Recently Pratchett has become almost as famous for having Alzheimer’s disease as he is for selling 65 million books in over 35 languages. He was diagnosed with posterior cortical atrophy (PCA) two years ago – a rare form of the disease which causes the back of the brain to shrink. He has lost his ability to type as a result and had to dictate Unseen Academicals to his assistant. For his latest book he’s using a speech-to-text computer program called Dragon Dictate, which learns as it goes. He has dumped his entire collection of novels onto the hard drive and has been training the program not only to recognise his accent but also to learn the words he uses – orc and yennork aren’t in most authors’ lexicons. “It’s astonishing,” he says, but he finds it falls down on punctuation.
So far Pratchett hasn’t noticed any changes in his writing, but he has been approached by scientists who want to track the deterioration they believe may occur. “I like vultures,” says Pratchett with some force, “but at least they have the decency to wait until the donkey has died. It is not fine if people want my co-operation on this.”
Although Pratchett has publicly raged against Alzheimer’s and announced at the Alzheimer’s Research Trust Conference last year that he would “eat a dead mole’s arse” if he thought it would cure him, he says he has come to terms with death. His one stipulation is that he should be allowed to die how and when he wants. He prefers the term “assisted death” to “assisted suicide” because of the negative implications of suicide. “The current situation suits no one. It’s like a nun giving you a sex lesson,” he says. “They don’t want you to do it.”
“I intend to go on living for as long as possible, and no one really knows how long that is, because PCA is rather odd, and also I’m rather odd. I have quite a large brain – although my teachers would line up to tell you I never used any of it very much – and so I’ll keep going.”
Profile
Terry Pratchett began his career as a journalist before becoming a press officer for the UK’s Central Electricity Generating Board. His first novel, Carpet People, was published when he was 23, and the first in the Discworld series, The Colour of Magic, was published 12 years later. His 36th Discworld novel, Making Money, was the UK’s biggest-selling adult fiction hardback of 2008
Readers’ questions for Terry Pratchett
Either Discworld has an infinite supply of water, or all the water that gets lost over its edge is conserved through some miraculous mechanism. What methods do Discworld’s inhabitants use to conserve their supply of water?
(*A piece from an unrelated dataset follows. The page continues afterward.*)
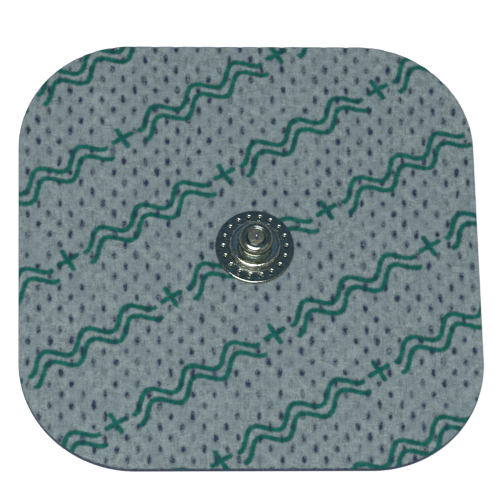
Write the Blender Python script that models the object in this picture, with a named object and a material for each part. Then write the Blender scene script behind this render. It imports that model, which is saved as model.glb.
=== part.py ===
"""Square self-adhesive electrode pad with a metal snap stud.

Units are metres, +Z is up, and the origin is the middle of the pad's sticky underside.
"""

import math

import bmesh
import bpy
from mathutils import Matrix, Vector
from mathutils.geometry import delaunay_2d_cdt

MM = 0.001

# Pad outline
PAD_WIDTH = 50.0 * MM
PAD_LENGTH = 50.0 * MM
CORNER_RADIUS = 12.4 * MM
CORNER_STEPS = 10
SIDE_STEPS = 6

# Layers, from the skin upwards
GEL_THICKNESS = 0.8 * MM
FILM_THICKNESS = 0.25 * MM
COVER_THICKNESS = 0.35 * MM
GEL_INSET = 0.5 * MM

# Embossed points of the cover, in staggered rows
DOT_COLUMN_STEP = 1.176 * MM
DOT_ROW_STEP = 1.245 * MM
DOT_SHIFT_X = 0.67 * MM
DOT_SHIFT_Y = 1.01 * MM
DOT_WIDTH = 0.56 * MM
DOT_LENGTH = 0.9 * MM
DOT_DEPTH = 0.16 * MM
DOT_EDGE_LAND = 0.12 * MM

# Place of the snap, slightly off the pad's middle
SNAP_X = 0.6 * MM
SNAP_Y = 0.64 * MM

# Ball of the stud, and the neck under it
BALL_RADIUS = 1.95 * MM
BALL_ROUNDING = 0.75 * MM
NECK_DEPTH = 0.5 * MM
NECK_LENGTH = 0.54 * MM
NECK_FILLET = 0.1 * MM

# Raised shoulder round the neck: a level ledge, a rounded edge and a steep wall down to the flange
LEDGE_WIDTH = 0.97 * MM
SHOULDER_RISE = 0.78 * MM
SHOULDER_ROUNDING = 0.4 * MM
WALL_LEAN = math.radians(8)

# Flange of the stud, lying on the cover
FLANGE_WIDTH = 1.42 * MM
FLANGE_HEIGHT = 0.36 * MM
STUD_SHEET = 0.28 * MM

# Pressed dimples round the flange
DIMPLE_COUNT = 18
DIMPLE_INSET = 0.85 * MM
DIMPLE_RADIUS = 0.31 * MM
DIMPLE_DEPTH = 0.14 * MM

# Dished top of the ball, with a low round disc in it, and a small dent in the disc's middle
DISH_DEPTH = 0.16 * MM
DISH_WALL = 0.24 * MM
DISC_GAP = 0.05 * MM
DISC_RISE = 0.08 * MM
DISC_CROWN = 0.03 * MM
DENT_RADIUS = 0.17 * MM
DENT_DEPTH = 0.06 * MM

# Back half of the snap: a flange under the film and a hollow post up into the ball
EYELET_FLANGE_RADIUS = 4.0 * MM
EYELET_SHEET = 0.22 * MM
POST_CLEARANCE = 0.12 * MM
POST_SPREAD = 0.2 * MM
POST_ROUNDING = 0.12 * MM

# Clearances of the layers round the snap
HOLE_CLEARANCE = 0.2 * MM
POCKET_CLEARANCE = 0.15 * MM
HOLE_STEPS = 24

# Steps round the turned pieces and along their curves
STUD_STEPS = 36
EYELET_STEPS = 24
POCKET_STEPS = 40
CURVE_STEPS = 3
EDGE_STEPS = 3
BALL_STEPS = 8
INNER_CURVE_STEPS = 2
INNER_BALL_STEPS = 3

MERGE_DISTANCE = 1e-7
FILL_TOLERANCE = 1e-8
SHARP_ANGLE = math.radians(35)

# Levels that several pieces share
FILM_BOTTOM = GEL_THICKNESS
COVER_BOTTOM = FILM_BOTTOM + FILM_THICKNESS
COVER_TOP = COVER_BOTTOM + COVER_THICKNESS

# The outside of the stud, from the ball outwards
BALL_CENTRE_RADIUS = BALL_RADIUS - BALL_ROUNDING
DISH_RADIUS = BALL_CENTRE_RADIUS - DISH_WALL
NECK_RADIUS = BALL_RADIUS - NECK_DEPTH
SHOULDER_TOP_RADIUS = NECK_RADIUS + LEDGE_WIDTH
WALL_TOP_RADIUS = SHOULDER_TOP_RADIUS + SHOULDER_ROUNDING * math.cos(WALL_LEAN)
WALL_RISE = SHOULDER_RISE - SHOULDER_ROUNDING * (1 - math.sin(WALL_LEAN))
SHOULDER_FOOT_RADIUS = WALL_TOP_RADIUS + WALL_RISE * math.tan(WALL_LEAN)
FLANGE_RADIUS = SHOULDER_FOOT_RADIUS + FLANGE_WIDTH
DIMPLE_CIRCLE_RADIUS = FLANGE_RADIUS - DIMPLE_INSET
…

Arrangements are made. It goes over the edge and comes back as rain. I’m not quite certain how it gets back, but on the other hand, we’re talking about a giant turtle flying through space.
As a person with Alzheimer’s who supports research into curing the disease, what work have you seen which gives you hope for a cure?
Not a cure, but if you can catch and develop Alzheimer’s at the age of 40 and we can see to it that it slows down and is reined in until you’re in your 90s, who would not want to go for that?
What real-world scientific or technological issues interest or inspire you the most?
The vast reaches of modern physics. I don’t understand them. Science fiction plays with the most outlandish concepts as soon as they’re mentioned in żěè¶ĚĘÓƵ. Alternate universes, I’ll have some of that. And I can’t help but be amazed at how the universe has opened to our inquiries. We don’t run into too many brick walls.
Where can I get a hat like yours?
James Lock & Co. of St James, Pall Mall in London. Ask for a Borsalino.